In other words, Latgalians could not read the Fraktur, and thus any materials published by their western brothers were out of reach. So changing the writing to the Antiqua was kind of a big deal from a national point of view. It would finally unify the nation under one typeface – the printed word from the western Latvia would open up to our Latgalian brothers while their own texts would become familiar to the people in the “west”.

Kurzeme (in orange) as a German-ruled autonomy under the Polish-Lithuanian state, Vidzeme (in green) under the Swedish rule, and Latgale (in blue) as part of the Polish-Lithuanian state


Language Laws Save the Day!

Now let’s get back to matter of the rusty Latvians. By the time Latvia tore its independence off Germany and Russia in 1920, the writing was on the wall. The Fraktur had to go. Not even Germans were much interested in this old typeface anymore and planned to introduce Antiqua for themselves. The only ones left with the Fraktur hanging from the pages were Latvians and Estonians. If the grease of compelling linguist recommendations was not enough, it had to be brute force instead. On 24 May 1922, a law was passed that made the use of the Antiqua typeface mandatory in schools and public institutions.

This ignited motivation in many publishers to abandon the “Dark Side”, as now this was no longer kooky talk of some mentally deranged linguists who don’t understand what it means to fully upgrade a printing press. However, it took another 14 years to completely throw out the German legacy. During this time there were still newspapers who continued to use the Fraktur. Some exclusively, out of the fear to alienate their readers. Some less so, printing part of the text in the new typeface to prepare their readers for the inevitable.
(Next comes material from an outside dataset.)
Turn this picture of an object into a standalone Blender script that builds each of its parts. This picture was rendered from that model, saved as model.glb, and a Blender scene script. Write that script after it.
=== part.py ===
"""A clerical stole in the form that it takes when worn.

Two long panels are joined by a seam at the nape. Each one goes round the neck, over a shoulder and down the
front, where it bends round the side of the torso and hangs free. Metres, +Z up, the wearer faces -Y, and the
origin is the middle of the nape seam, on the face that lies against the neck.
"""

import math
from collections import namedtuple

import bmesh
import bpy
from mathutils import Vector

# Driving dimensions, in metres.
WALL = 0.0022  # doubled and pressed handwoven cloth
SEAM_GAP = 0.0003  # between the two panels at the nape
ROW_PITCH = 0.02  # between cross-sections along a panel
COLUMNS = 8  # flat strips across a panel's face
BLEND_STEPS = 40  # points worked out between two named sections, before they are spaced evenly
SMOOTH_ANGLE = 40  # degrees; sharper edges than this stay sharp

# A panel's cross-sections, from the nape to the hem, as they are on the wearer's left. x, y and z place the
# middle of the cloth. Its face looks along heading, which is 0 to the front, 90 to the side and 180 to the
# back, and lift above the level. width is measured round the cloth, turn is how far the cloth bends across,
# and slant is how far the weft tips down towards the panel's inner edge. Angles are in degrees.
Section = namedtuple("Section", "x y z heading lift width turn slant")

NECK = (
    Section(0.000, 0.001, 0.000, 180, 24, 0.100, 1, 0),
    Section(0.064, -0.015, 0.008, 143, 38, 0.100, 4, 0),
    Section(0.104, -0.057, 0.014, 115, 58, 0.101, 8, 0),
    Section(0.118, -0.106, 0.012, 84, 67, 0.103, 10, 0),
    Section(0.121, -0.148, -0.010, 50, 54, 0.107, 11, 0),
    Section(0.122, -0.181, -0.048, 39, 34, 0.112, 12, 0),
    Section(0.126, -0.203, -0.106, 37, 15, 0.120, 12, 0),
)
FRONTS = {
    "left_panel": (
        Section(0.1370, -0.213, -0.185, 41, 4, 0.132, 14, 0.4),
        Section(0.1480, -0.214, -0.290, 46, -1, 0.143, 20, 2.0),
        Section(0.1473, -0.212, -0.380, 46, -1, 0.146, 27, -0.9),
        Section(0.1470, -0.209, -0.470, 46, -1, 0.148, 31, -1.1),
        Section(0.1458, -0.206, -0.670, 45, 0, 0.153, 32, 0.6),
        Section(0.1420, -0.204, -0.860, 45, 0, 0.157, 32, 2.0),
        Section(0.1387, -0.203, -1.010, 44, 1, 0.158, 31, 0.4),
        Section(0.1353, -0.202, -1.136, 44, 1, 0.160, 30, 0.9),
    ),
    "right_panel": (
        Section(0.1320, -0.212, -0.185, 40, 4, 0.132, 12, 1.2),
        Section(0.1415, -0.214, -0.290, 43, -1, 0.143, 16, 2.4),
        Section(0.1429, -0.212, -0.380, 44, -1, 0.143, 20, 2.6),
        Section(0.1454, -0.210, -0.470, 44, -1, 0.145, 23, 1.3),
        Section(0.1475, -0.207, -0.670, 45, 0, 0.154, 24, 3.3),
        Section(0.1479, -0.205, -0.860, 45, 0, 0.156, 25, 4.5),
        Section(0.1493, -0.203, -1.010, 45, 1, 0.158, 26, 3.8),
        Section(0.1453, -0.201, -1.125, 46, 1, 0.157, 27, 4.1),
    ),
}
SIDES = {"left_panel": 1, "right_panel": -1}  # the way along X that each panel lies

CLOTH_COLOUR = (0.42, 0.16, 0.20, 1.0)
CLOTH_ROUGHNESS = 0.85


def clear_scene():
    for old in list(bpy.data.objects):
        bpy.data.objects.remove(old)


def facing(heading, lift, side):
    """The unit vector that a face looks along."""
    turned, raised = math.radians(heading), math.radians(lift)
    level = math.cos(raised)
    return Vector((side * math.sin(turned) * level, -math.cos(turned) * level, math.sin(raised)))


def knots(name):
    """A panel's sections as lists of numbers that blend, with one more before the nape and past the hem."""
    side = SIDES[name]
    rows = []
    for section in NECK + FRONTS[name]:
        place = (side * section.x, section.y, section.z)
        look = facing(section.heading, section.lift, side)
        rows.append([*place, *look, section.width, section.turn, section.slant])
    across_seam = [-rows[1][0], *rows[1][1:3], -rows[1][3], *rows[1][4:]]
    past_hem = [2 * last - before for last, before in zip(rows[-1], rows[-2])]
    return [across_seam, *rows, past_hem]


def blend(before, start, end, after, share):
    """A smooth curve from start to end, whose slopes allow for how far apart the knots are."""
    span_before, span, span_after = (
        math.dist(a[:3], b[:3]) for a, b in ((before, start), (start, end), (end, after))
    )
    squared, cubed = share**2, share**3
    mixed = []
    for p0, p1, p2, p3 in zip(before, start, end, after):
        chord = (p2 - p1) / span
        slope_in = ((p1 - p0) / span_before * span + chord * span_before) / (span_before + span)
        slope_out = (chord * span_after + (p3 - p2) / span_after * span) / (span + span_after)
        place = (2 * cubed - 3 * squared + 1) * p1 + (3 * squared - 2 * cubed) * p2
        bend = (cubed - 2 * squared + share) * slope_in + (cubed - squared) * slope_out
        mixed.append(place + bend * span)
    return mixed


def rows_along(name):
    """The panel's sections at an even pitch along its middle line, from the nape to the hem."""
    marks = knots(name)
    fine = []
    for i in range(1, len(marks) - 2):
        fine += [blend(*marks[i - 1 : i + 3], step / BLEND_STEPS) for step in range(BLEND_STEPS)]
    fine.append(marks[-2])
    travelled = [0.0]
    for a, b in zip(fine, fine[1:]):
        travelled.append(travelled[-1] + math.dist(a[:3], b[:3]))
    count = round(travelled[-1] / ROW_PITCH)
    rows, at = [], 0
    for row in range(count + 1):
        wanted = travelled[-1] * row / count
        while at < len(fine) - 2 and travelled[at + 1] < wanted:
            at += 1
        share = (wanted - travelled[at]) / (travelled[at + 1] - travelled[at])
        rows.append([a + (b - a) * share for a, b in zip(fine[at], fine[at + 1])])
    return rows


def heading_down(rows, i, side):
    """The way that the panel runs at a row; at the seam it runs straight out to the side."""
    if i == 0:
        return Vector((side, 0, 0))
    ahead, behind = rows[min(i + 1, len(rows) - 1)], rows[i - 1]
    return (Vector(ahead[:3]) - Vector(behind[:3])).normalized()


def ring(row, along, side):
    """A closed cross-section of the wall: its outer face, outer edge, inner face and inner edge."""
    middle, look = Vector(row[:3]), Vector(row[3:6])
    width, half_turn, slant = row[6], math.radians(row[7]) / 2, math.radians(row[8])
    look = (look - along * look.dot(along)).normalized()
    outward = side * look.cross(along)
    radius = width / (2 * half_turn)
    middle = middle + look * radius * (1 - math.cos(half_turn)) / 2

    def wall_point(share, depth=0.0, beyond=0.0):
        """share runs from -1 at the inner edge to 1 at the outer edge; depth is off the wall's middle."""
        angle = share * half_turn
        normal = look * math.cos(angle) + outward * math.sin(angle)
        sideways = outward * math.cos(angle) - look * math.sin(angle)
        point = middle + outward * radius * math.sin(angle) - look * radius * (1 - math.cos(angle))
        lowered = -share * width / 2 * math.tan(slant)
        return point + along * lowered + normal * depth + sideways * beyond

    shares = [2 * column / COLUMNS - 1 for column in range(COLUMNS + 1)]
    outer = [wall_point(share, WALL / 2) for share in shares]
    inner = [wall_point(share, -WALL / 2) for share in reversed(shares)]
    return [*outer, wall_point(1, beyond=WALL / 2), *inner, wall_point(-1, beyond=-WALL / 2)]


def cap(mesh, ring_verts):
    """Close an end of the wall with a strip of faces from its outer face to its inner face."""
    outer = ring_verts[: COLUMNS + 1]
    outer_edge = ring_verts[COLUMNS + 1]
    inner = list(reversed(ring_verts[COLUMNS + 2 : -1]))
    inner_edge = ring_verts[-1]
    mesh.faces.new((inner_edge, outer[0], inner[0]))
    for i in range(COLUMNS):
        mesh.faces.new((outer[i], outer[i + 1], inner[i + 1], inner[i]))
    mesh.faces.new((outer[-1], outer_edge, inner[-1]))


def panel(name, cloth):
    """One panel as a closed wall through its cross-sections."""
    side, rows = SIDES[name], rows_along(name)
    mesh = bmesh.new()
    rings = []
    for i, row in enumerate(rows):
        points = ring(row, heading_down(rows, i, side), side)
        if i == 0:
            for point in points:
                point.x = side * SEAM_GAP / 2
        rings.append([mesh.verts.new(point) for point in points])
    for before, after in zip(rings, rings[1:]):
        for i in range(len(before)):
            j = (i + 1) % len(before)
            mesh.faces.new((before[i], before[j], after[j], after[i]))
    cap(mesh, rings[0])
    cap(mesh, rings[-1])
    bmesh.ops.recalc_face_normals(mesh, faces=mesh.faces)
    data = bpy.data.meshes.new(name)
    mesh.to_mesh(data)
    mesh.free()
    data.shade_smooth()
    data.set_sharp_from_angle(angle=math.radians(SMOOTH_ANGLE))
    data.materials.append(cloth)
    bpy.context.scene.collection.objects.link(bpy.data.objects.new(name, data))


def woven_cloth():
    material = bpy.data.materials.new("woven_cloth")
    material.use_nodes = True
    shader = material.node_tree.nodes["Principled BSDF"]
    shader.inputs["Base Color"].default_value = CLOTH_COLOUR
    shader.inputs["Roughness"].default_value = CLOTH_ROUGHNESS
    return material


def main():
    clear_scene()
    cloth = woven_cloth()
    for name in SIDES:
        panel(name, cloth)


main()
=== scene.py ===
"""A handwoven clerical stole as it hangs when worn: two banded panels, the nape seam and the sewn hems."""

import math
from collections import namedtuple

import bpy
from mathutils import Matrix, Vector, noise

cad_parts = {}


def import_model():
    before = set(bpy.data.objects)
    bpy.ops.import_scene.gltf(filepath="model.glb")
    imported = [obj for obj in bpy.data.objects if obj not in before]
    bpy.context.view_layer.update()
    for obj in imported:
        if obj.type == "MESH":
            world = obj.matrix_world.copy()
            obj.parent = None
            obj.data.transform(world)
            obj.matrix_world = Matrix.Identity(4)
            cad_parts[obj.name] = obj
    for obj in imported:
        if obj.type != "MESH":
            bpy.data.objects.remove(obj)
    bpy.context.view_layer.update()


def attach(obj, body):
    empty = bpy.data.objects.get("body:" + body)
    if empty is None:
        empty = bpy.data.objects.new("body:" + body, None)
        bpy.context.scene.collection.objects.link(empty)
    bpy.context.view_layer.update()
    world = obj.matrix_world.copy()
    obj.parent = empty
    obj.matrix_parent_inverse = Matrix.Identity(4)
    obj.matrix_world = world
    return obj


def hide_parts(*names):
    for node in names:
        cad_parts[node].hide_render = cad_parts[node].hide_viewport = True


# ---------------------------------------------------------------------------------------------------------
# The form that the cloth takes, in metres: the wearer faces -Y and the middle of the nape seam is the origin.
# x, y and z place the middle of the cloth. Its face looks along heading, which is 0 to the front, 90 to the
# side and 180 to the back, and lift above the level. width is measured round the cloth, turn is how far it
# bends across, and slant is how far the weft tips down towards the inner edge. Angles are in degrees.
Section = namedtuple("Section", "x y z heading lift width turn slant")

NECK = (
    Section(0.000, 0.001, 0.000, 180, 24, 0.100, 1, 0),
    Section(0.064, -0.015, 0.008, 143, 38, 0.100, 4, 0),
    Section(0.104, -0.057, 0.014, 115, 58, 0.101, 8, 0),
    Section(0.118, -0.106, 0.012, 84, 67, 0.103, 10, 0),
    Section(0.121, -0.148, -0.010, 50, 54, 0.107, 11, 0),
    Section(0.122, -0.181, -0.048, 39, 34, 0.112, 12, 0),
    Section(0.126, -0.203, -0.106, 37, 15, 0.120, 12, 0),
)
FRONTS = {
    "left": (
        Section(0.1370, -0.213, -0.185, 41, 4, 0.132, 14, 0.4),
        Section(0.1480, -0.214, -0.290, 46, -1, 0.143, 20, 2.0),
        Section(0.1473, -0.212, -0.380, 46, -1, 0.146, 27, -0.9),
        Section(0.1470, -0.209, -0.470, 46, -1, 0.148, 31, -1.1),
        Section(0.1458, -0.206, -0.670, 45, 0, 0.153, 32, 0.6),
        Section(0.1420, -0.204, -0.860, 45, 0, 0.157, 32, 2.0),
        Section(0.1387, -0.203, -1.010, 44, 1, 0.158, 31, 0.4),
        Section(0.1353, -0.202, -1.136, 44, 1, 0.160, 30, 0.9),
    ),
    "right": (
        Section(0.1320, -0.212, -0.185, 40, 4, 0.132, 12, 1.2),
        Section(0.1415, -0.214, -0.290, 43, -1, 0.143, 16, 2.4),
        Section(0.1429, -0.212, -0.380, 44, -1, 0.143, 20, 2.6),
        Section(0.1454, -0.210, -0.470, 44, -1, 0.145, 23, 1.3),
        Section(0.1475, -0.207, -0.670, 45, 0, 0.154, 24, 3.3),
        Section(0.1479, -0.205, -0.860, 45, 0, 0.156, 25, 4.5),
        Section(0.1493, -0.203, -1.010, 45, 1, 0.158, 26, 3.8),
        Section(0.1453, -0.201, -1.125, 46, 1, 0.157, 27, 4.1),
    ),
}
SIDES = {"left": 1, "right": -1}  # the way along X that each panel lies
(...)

The inevitable came on 15 May 1936. A law which was passed a year earlier ruled that all major Latvian periodicals had to be printed in the Antiqua typeface only. And, yes, this was somewhat uncomfortable for the older generations, but at the same time it greatly helped to the younger ones. Especially kids. In school they were completely immersed in the Antiqua typeface and were struggling to unlock the texts hidden behind the Fraktur still used by some major periodicals.

 

The title of the newspaper Kurzemes Vārds (Word of Courland) in 1918


The title of the newspaper Kurzemes Vārds (Word of Courland) in 1940


The reform of the Latvian written language was a story of a thousand pages. The talks about switching to Antiqua had been going on since as long back as the 18th century. One of the first quills spilling ink in favour of this move was none other than the famous (famous in Latvia) Gotthard Friedrich Stender, an enlightened German Lutheran pastor and the first Latvian grammarian and lexicographer (affectionately called by Latvians the Old Stender). He held the opinion that Latvian needed the Antiqua typeface rather than the Fraktur. He underlined it in his Latvian-German dictionary of 1789 printing Latvian words in Antiqua while leaving their German counterparts in the Fraktur.
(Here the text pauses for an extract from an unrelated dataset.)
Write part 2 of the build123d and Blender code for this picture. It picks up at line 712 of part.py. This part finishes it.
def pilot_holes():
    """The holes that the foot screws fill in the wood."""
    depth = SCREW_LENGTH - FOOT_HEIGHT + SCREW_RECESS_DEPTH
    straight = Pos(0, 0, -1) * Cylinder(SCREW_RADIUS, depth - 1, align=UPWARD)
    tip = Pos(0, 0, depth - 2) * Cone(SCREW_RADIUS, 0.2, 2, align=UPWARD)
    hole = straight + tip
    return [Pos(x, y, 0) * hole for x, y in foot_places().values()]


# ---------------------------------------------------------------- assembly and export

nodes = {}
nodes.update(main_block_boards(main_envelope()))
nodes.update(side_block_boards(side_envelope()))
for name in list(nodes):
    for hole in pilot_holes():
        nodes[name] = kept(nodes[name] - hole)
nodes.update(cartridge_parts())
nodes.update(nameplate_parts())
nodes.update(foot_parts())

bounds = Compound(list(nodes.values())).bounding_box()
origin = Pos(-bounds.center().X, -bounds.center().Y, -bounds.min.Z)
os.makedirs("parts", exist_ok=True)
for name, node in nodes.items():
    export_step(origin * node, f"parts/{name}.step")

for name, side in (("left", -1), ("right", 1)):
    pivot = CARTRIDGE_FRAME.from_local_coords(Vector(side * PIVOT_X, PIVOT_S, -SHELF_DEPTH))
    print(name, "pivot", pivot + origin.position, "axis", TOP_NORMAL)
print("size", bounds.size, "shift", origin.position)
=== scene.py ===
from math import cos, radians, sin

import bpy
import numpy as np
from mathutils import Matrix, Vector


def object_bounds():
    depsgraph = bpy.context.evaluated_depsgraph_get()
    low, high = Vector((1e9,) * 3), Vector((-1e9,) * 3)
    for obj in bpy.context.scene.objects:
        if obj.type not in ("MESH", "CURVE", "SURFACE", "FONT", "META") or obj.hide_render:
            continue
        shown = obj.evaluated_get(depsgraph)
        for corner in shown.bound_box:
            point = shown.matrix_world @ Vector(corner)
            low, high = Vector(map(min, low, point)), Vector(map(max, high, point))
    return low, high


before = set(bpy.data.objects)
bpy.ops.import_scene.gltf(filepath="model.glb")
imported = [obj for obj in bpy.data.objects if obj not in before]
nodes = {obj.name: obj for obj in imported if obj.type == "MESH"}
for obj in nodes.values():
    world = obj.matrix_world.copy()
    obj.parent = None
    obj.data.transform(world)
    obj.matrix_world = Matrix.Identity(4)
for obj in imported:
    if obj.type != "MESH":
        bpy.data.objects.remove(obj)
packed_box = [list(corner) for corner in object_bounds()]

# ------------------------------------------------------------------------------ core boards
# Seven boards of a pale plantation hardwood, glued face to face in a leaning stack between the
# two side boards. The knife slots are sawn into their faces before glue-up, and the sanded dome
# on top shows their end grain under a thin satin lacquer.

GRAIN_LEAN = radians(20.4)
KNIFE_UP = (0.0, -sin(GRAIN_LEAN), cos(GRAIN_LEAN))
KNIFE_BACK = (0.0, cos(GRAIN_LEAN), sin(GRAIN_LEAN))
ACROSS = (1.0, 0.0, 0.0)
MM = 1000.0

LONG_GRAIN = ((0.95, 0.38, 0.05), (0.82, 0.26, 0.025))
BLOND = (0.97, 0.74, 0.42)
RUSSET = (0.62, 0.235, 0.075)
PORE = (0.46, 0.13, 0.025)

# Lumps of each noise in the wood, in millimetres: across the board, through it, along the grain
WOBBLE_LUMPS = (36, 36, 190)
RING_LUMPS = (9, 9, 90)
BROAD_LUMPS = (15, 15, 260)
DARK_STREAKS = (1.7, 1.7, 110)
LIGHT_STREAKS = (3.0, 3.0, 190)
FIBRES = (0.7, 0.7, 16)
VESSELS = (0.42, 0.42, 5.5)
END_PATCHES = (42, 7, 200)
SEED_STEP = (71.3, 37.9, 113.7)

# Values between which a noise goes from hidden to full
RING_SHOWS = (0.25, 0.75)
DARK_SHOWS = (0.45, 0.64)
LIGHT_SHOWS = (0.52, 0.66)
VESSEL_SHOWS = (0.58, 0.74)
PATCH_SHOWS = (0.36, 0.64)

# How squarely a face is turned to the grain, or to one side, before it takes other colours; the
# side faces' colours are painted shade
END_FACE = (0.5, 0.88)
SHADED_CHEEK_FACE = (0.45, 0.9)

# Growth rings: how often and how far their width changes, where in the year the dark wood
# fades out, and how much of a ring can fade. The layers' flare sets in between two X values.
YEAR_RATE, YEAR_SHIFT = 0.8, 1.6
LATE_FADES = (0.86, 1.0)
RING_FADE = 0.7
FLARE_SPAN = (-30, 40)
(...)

The first page of the Latvian-German dictionary of 1789

The long way to the “new orthography” was not easier. A lot of paper got wasted in long, seemingly useless confrontations over minuscule details of how the written representation of Latvian sounds should look like. Linguistic battles were waged above and under letters over literally millimetres of length for some special marks. Pedantic and nit-picking and… irritating for the general public. However, eventually, when everything was said and done, even the German linguist Eduard Hermann praised the work of Latvian linguists stating: “They have introduced orthography with such advantages that would make other nations envy Latvians”.

But even the greatest inventions are usually not accepted right away. A striking example here was the first president of Latvia Jānis Čakste. He continued to use the old orthography in his signature – representing the sound “ch” the German way – with four letters (tsch) instead of the new č – until the very end of his days.